# WORK REQUIRED
Copy out every line of the records where the string "picture" occurs.

# PROVIDED DATA

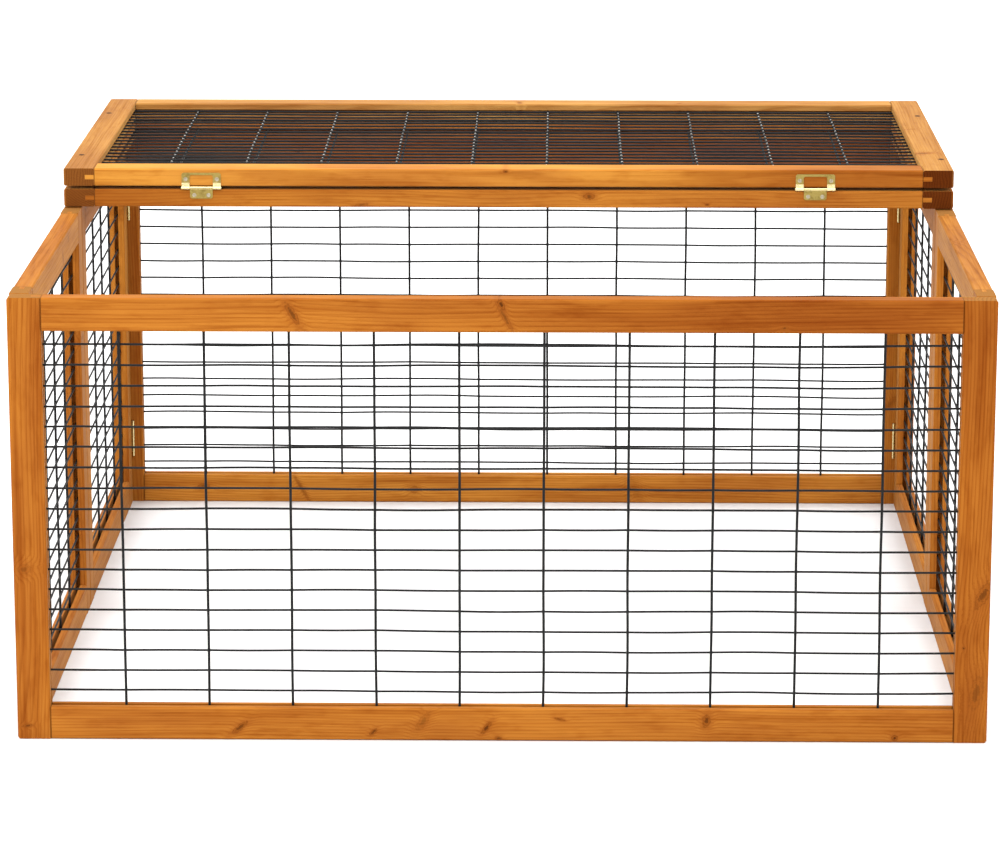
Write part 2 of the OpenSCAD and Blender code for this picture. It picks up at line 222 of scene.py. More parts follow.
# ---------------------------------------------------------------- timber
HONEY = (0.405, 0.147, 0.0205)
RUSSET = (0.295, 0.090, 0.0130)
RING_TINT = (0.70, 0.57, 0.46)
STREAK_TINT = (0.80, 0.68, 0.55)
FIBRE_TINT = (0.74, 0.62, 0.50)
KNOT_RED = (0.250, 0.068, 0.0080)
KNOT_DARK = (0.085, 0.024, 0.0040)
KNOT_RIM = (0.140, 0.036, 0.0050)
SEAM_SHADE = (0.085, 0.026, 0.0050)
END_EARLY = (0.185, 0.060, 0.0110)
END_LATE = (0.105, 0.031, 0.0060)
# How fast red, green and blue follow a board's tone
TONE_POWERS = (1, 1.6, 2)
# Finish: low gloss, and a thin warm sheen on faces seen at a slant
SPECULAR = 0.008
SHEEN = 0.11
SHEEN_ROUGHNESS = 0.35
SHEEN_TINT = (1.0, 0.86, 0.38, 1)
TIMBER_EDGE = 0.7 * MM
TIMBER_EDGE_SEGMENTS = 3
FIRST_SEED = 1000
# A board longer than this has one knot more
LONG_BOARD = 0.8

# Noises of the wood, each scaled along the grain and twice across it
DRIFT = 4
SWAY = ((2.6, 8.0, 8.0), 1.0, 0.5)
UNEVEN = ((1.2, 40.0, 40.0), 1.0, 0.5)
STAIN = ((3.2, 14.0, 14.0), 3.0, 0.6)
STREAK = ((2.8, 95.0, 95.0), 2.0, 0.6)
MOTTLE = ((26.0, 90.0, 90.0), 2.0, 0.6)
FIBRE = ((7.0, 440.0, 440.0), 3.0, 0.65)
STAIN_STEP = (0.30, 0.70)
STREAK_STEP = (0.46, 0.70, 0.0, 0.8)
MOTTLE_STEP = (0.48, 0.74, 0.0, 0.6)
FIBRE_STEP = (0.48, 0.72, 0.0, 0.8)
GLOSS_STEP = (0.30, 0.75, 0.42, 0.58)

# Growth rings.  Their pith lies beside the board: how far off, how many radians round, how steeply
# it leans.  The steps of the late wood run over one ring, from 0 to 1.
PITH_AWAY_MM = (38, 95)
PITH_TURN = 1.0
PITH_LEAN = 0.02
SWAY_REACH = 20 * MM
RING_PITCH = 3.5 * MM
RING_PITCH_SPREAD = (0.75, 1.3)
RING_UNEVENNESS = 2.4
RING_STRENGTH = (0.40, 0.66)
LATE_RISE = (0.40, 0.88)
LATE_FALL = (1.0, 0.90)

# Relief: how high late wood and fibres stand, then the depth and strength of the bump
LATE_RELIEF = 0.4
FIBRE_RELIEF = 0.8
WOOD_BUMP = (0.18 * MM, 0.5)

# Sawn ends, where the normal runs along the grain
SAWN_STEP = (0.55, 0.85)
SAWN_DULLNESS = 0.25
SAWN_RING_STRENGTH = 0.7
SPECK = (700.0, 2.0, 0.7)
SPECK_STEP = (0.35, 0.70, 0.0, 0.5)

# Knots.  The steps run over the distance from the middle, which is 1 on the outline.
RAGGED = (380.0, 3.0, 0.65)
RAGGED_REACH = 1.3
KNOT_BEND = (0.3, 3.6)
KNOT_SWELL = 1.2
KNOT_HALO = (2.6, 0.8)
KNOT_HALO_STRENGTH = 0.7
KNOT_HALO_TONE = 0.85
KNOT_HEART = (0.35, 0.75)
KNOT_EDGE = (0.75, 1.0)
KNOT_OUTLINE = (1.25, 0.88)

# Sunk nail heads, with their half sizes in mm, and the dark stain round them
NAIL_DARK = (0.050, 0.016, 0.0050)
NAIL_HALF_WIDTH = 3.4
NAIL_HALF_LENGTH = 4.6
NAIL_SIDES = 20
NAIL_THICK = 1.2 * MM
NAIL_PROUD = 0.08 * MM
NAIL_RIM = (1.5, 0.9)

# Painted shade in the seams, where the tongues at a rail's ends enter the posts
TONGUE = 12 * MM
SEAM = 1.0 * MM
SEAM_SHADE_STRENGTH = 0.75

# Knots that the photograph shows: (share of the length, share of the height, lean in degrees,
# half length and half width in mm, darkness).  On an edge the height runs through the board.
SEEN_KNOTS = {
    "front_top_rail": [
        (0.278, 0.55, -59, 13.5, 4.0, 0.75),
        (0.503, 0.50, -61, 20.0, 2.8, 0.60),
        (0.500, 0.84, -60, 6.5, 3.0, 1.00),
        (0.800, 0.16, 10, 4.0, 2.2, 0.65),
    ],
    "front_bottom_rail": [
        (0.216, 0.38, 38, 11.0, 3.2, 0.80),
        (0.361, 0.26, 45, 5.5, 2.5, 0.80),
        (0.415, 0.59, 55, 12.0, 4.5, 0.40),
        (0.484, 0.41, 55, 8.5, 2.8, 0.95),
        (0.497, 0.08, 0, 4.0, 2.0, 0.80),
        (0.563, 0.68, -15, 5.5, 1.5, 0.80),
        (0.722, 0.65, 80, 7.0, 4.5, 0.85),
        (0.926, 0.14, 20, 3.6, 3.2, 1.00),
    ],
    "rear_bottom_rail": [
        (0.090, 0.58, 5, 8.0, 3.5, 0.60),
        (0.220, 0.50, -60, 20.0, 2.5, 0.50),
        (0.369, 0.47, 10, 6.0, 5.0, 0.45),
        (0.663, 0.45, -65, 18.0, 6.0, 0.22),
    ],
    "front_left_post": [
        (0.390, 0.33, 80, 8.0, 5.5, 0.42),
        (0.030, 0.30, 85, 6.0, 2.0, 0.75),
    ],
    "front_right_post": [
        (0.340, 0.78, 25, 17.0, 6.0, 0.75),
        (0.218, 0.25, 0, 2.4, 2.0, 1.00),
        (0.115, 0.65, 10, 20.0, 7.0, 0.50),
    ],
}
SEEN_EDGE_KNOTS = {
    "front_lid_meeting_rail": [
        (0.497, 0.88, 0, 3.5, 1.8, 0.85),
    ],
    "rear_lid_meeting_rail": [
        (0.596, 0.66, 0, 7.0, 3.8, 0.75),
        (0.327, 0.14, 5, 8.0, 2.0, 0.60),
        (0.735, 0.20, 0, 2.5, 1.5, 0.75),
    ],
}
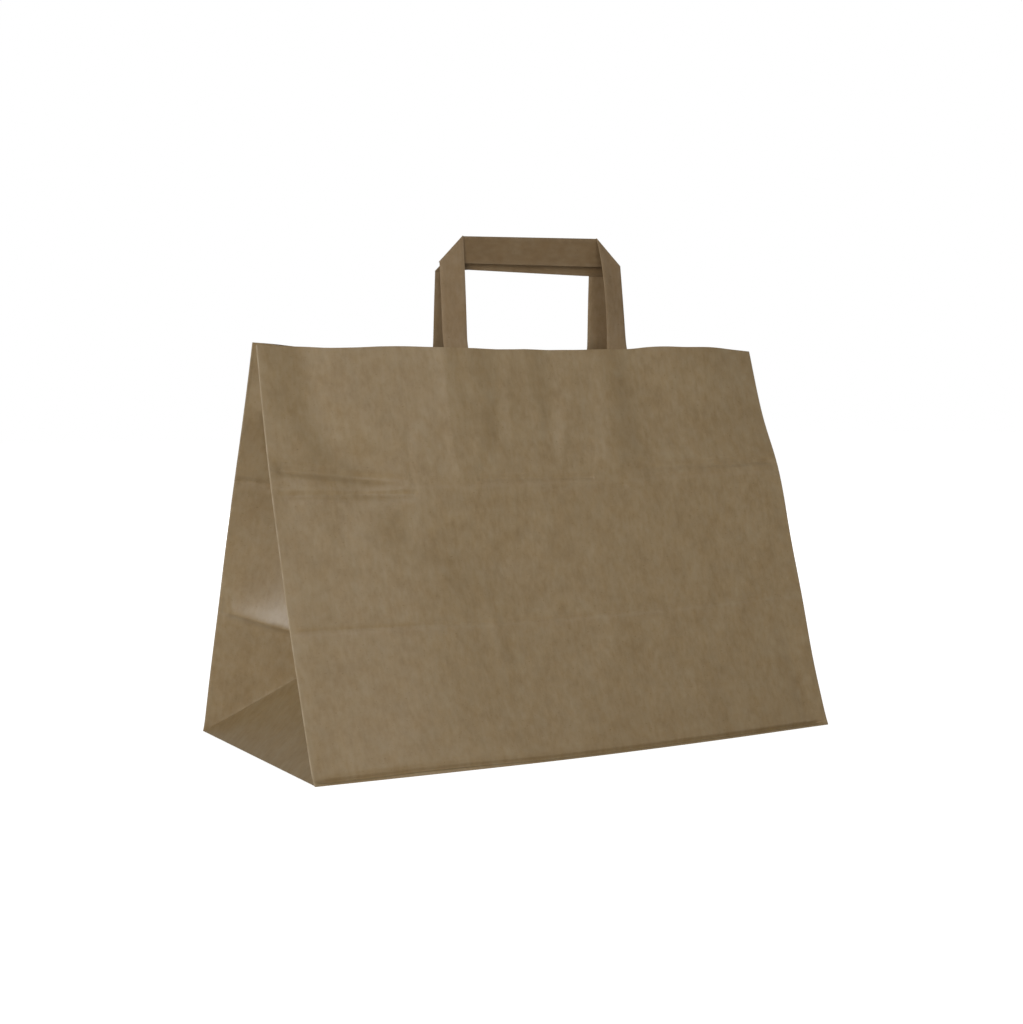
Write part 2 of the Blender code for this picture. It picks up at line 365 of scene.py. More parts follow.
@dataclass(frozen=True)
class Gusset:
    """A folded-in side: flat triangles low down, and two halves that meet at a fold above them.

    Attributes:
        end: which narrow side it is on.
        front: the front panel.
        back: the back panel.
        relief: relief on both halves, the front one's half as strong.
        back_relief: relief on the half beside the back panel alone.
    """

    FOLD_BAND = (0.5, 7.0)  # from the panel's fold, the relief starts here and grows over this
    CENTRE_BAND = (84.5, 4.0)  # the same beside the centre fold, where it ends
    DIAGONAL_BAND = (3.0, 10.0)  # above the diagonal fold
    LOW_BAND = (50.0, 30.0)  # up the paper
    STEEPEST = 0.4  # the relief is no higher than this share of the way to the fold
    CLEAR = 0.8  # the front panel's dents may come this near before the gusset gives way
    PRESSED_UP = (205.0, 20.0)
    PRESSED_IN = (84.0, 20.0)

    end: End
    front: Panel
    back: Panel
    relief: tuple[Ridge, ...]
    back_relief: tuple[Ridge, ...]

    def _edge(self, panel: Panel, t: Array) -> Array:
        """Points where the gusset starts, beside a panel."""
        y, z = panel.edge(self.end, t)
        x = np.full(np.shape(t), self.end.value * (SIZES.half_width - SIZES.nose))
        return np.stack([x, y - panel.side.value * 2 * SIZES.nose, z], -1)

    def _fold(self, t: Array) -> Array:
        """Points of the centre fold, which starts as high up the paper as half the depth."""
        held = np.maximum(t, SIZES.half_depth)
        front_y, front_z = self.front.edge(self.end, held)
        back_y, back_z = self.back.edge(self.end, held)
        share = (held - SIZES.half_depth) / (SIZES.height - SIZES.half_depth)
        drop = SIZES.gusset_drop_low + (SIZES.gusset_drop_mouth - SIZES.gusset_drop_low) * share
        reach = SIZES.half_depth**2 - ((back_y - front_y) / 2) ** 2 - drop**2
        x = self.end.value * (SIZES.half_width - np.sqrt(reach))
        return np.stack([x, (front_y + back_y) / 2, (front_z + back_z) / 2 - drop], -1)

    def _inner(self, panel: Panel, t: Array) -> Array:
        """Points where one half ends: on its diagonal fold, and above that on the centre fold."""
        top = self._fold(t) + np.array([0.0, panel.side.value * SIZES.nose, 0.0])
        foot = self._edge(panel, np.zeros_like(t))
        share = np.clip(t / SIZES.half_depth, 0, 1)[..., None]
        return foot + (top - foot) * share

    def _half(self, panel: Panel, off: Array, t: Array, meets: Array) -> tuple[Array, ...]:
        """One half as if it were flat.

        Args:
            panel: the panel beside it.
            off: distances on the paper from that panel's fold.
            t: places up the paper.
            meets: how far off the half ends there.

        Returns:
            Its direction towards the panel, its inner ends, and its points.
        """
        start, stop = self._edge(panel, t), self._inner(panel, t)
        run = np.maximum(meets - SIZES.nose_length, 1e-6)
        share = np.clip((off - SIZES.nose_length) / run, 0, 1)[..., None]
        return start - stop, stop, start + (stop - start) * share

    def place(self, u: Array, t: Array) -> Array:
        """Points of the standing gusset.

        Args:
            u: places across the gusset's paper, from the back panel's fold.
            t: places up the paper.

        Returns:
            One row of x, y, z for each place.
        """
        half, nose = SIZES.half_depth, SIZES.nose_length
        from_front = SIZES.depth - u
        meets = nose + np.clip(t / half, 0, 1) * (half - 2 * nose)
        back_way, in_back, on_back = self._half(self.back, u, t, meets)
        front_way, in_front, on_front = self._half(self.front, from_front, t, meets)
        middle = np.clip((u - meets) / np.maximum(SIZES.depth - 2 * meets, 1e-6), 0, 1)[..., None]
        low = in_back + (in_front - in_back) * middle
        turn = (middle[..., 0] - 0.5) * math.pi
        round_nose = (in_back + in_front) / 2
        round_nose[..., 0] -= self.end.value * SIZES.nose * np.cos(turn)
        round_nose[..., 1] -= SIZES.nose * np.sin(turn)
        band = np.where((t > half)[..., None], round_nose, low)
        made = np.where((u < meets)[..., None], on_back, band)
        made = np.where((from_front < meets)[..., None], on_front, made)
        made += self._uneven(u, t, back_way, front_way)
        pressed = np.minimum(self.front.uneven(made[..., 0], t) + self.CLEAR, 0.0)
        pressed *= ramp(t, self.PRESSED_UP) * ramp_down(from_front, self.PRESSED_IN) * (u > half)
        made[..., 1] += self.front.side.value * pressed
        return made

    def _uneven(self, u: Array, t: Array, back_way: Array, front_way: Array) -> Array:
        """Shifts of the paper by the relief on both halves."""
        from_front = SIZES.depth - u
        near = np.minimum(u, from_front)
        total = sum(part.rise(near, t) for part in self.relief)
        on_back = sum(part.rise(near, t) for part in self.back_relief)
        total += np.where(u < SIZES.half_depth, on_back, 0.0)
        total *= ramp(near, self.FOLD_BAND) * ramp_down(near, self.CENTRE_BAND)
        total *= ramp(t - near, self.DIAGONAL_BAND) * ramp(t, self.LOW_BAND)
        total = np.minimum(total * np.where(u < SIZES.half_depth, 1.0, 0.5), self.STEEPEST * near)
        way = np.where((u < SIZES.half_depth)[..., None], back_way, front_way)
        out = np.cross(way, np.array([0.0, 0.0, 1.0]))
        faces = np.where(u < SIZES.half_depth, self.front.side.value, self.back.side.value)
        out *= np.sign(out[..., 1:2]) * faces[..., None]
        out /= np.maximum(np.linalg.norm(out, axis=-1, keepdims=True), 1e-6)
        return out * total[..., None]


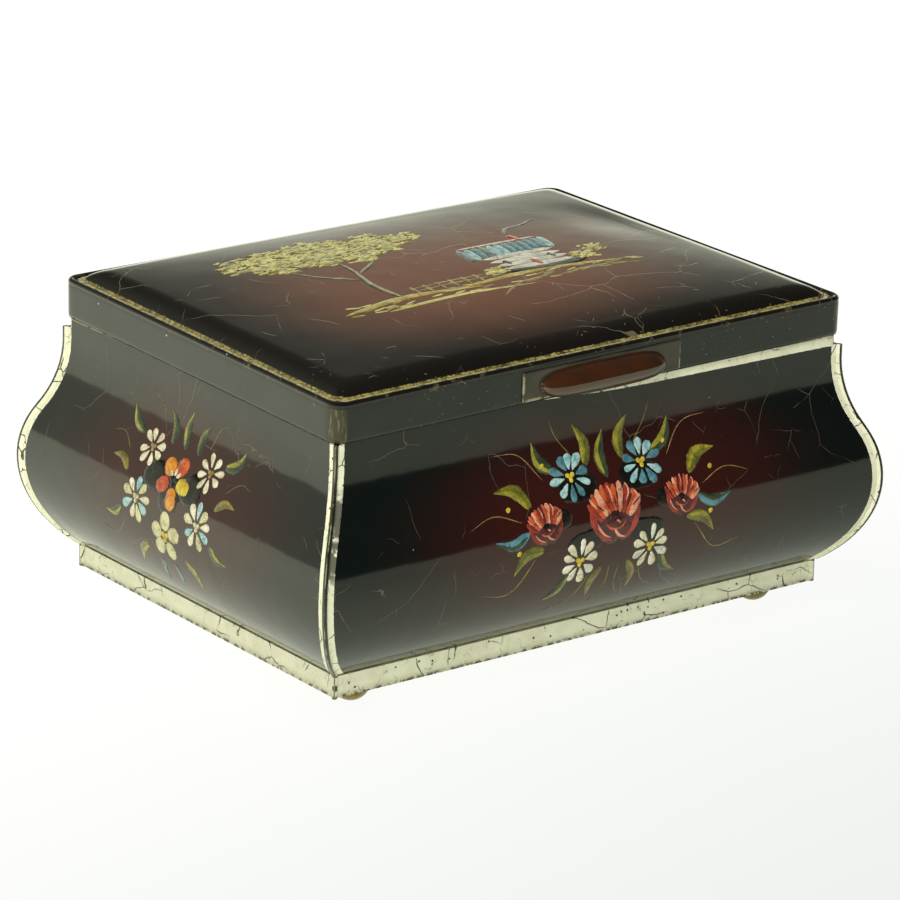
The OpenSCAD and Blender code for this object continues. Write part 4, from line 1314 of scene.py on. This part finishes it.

# RESPONSE
Write part 2 of the OpenSCAD and Blender code for this picture. It picks up at line 222 of scene.py. More parts follow.
Write part 2 of the Blender code for this picture. It picks up at line 365 of scene.py. More parts follow.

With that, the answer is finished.